(begin)

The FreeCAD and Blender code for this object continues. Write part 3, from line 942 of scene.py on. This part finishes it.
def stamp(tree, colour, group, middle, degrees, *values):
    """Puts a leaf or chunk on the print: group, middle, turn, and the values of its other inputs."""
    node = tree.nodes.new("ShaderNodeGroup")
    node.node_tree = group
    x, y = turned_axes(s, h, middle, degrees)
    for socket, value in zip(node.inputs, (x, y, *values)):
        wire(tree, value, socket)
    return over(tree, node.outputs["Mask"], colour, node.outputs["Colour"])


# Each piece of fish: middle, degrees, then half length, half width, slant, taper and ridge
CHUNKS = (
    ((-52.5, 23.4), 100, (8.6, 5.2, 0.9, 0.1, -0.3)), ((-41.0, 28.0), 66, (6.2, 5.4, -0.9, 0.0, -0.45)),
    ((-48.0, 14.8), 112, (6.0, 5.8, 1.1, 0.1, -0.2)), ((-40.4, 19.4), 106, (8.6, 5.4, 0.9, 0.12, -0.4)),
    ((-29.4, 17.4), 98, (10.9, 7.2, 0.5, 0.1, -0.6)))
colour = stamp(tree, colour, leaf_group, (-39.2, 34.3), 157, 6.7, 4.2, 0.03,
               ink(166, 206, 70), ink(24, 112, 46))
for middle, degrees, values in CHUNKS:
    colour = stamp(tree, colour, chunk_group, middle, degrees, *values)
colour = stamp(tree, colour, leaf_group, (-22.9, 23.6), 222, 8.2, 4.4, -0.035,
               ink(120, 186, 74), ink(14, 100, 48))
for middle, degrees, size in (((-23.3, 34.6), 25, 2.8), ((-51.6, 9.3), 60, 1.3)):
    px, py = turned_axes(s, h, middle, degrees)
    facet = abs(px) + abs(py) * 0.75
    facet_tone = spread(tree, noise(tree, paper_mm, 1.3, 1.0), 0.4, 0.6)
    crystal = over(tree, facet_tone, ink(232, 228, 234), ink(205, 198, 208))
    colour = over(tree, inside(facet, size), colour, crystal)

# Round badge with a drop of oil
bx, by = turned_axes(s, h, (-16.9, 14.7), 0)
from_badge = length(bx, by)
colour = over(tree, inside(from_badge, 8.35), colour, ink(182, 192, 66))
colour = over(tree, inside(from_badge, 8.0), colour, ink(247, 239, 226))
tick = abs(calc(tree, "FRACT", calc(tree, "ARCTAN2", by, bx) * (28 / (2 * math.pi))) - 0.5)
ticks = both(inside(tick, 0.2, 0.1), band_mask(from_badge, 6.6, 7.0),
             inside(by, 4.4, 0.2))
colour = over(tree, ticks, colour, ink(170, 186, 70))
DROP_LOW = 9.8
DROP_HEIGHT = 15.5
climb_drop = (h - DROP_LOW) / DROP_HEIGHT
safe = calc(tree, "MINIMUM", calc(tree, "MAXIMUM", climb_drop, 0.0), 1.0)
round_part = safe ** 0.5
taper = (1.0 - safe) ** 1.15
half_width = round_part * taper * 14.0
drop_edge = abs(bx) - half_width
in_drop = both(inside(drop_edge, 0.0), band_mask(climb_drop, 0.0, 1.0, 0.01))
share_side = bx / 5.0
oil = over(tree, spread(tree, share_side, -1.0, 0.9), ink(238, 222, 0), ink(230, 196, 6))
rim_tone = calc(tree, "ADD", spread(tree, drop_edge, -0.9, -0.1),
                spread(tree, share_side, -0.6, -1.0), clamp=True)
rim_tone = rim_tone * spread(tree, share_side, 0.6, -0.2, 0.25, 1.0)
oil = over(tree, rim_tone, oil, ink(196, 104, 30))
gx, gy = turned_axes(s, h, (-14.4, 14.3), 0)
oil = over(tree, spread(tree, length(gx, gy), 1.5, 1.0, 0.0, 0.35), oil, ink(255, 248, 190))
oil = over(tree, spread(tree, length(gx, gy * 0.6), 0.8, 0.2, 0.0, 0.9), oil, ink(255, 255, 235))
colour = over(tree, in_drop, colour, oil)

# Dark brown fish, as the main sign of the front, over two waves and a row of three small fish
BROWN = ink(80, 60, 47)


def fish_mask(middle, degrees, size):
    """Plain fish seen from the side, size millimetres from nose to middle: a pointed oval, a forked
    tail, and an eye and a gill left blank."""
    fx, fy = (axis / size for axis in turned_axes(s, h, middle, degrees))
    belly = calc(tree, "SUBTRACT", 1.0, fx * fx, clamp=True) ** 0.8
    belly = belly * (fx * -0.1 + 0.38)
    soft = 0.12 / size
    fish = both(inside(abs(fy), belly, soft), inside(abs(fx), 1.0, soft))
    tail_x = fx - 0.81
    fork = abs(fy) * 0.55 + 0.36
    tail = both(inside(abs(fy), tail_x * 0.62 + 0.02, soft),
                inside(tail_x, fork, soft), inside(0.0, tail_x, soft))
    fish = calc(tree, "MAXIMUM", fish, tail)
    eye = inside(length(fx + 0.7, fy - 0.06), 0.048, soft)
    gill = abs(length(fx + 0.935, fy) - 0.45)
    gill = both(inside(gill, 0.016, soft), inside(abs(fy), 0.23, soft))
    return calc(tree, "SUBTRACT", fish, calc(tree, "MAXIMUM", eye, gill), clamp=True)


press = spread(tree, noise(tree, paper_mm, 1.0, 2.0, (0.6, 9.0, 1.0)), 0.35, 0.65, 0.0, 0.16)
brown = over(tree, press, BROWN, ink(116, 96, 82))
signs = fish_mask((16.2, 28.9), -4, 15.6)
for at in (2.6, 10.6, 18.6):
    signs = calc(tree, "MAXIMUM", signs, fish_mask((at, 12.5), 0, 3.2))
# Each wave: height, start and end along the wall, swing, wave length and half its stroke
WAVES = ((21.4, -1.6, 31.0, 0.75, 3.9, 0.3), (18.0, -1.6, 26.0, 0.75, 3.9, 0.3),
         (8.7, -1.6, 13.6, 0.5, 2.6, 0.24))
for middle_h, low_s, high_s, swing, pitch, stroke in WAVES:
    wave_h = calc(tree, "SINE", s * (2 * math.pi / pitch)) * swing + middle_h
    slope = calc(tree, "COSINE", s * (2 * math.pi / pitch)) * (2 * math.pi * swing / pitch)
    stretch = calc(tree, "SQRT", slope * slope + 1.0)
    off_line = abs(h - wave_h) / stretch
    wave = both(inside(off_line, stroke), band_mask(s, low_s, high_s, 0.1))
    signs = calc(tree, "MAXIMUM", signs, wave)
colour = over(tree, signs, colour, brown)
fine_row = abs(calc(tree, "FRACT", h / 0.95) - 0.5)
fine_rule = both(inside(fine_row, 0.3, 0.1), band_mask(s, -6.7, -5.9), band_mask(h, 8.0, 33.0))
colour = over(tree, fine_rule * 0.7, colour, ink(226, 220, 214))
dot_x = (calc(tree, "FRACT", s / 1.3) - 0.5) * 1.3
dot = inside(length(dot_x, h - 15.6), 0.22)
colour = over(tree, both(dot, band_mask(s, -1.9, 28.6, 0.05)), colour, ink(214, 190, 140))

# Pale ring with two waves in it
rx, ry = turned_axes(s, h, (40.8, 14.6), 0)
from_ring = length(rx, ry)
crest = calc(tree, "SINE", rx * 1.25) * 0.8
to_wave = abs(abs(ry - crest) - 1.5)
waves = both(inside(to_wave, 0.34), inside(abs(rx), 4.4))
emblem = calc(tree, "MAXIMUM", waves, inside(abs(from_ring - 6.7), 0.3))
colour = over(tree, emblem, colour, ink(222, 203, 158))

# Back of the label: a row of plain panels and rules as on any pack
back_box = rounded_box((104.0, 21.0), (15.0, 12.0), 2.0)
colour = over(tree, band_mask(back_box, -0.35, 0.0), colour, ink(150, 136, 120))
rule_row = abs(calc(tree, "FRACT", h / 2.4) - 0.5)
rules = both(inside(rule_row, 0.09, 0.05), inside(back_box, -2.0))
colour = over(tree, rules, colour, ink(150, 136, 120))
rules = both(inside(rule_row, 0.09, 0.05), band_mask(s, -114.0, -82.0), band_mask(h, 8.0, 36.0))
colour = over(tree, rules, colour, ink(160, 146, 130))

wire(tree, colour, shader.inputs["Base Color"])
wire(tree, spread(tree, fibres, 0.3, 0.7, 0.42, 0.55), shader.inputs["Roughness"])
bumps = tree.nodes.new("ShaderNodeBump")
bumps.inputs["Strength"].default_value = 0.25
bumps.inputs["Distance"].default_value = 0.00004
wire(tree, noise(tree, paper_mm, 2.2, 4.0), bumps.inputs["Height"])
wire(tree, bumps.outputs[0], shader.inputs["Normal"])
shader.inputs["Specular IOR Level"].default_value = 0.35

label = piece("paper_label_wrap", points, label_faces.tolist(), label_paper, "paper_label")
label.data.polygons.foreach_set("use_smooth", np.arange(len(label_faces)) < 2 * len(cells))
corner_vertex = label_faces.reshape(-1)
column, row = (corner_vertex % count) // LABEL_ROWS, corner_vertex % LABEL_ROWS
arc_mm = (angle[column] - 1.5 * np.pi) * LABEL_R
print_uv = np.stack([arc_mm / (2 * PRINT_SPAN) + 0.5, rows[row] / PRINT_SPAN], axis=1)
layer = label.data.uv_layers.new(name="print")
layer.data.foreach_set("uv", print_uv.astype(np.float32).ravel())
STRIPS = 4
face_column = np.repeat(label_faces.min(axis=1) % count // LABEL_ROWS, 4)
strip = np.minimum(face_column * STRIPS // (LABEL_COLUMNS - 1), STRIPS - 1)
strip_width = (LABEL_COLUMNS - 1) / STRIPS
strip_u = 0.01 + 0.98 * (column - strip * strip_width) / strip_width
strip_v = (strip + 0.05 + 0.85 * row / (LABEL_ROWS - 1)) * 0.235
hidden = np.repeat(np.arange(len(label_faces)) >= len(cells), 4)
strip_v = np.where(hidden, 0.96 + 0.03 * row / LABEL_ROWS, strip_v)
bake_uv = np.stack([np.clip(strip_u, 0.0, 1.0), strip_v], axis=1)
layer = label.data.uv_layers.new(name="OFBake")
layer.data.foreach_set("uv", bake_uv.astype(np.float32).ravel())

(end)
(begin)

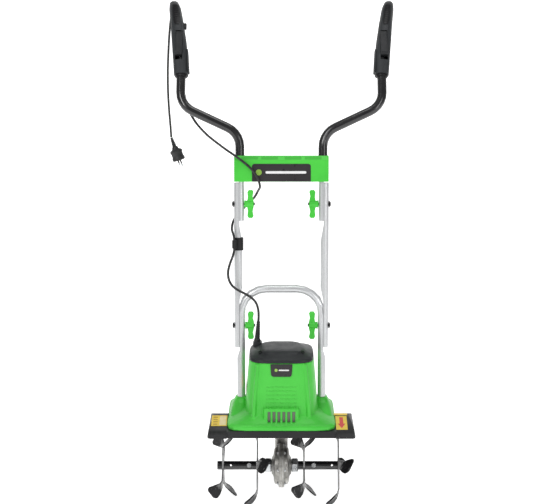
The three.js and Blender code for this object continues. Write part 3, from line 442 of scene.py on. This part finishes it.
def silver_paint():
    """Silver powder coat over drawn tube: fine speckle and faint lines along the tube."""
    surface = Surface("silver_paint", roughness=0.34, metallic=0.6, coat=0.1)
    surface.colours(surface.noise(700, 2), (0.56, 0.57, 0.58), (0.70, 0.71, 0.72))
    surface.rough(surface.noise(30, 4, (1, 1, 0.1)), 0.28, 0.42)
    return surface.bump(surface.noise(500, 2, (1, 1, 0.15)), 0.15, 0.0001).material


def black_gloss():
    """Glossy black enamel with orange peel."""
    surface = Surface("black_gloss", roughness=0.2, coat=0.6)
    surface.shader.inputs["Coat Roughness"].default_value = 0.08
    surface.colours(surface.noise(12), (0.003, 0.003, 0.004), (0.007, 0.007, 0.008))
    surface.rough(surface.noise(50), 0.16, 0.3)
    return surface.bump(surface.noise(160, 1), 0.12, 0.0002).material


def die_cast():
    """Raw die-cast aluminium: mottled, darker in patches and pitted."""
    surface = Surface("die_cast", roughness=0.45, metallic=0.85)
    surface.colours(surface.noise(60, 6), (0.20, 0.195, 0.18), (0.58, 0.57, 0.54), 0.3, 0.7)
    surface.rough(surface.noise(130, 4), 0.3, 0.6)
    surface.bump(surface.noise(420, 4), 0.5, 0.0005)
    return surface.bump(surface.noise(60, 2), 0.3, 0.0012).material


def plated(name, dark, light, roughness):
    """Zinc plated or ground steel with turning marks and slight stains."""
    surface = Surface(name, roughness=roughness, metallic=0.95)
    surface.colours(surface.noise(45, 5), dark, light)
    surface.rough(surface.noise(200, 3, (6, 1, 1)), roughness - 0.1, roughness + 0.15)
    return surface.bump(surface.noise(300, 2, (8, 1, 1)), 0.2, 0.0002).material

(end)

STATED TASK:
Only the lines from the one containing "The three.js and" to the one containing "return surface.bump(surface.noise(60, 2), 0.3, 0.0012).material" are to be printed, both ends included, exactly as written.

FINAL RESULT:
The three.js and Blender code for this object continues. Write part 3, from line 442 of scene.py on. This part finishes it.
def silver_paint():
    """Silver powder coat over drawn tube: fine speckle and faint lines along the tube."""
    surface = Surface("silver_paint", roughness=0.34, metallic=0.6, coat=0.1)
    surface.colours(surface.noise(700, 2), (0.56, 0.57, 0.58), (0.70, 0.71, 0.72))
    surface.rough(surface.noise(30, 4, (1, 1, 0.1)), 0.28, 0.42)
    return surface.bump(surface.noise(500, 2, (1, 1, 0.15)), 0.15, 0.0001).material


def black_gloss():
    """Glossy black enamel with orange peel."""
    surface = Surface("black_gloss", roughness=0.2, coat=0.6)
    surface.shader.inputs["Coat Roughness"].default_value = 0.08
    surface.colours(surface.noise(12), (0.003, 0.003, 0.004), (0.007, 0.007, 0.008))
    surface.rough(surface.noise(50), 0.16, 0.3)
    return surface.bump(surface.noise(160, 1), 0.12, 0.0002).material


def die_cast():
    """Raw die-cast aluminium: mottled, darker in patches and pitted."""
    surface = Surface("die_cast", roughness=0.45, metallic=0.85)
    surface.colours(surface.noise(60, 6), (0.20, 0.195, 0.18), (0.58, 0.57, 0.54), 0.3, 0.7)
    surface.rough(surface.noise(130, 4), 0.3, 0.6)
    surface.bump(surface.noise(420, 4), 0.5, 0.0005)
    return surface.bump(surface.noise(60, 2), 0.3, 0.0012).material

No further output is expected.